Não existe 'trôpa' nem 'zuada'?


Aos 95 anos, meu avô de vez em quando cambaleava no quintal e rapidamente encontrava um lugar para escorar seu corpo magro, mas pouco debilitado. Ao ser questionado se era tontura, ele discordava. “As pernas que estão trôpas”. A adolescente questionadora ainda retrucava. “Vô, o que é trôpa?”. “Trôpa é trôpa. Quando você fica velho ‘as perna’ (sic) fica trôpa e pronto”.

Em alguns dias a perna estava boa, mas ele não escutava direito o que a gente falava. Era porque o ouvido “tava com zuada”. “Mas vô, o que é ‘zuada’?”. “Zuada é uma zuada forte menina, que perguntação”. Limpávamos o ouvido e ficava tudo certo, mas ele não conseguia enxergar de longe, porque os olhos ficavam “meio assim” (explicação dada com a ajuda de um movimento das mãos), que deveria significar embaçado. A cirurgia para catarata melhorou.

Apesar da dificuldade em se expressar, a situação era compreensível. Não sabemos até que série cursou na escola, ou se sequer frequentou. Os únicos sinais que dava era uma escrita lenta e uma leitura igualmente complicada. Mesmo com a falta do estudo, teve uma sabedoria fantástica para guiar a família, comprar um terreno que pudesse se tornar herança, e orientar a única filha a estudar.

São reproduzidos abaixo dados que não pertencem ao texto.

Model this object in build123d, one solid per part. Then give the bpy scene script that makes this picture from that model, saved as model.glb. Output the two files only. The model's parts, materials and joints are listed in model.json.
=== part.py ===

Meu avô não se importava com o jeito certo de pronunciar o que sentia. A obrigação de identificar os problemas de saúde por meio dos sintomas era do médico, independente se a primeira queixa era “trôpa” ou “peleumonia”. Se teria que fazer “raôxis” ou algum exame para ver o que seria essa “zuada” no ouvido.

Ao paciente somente cabia a força de vontade para procurar ajuda. Ao médico, a humildade para atender.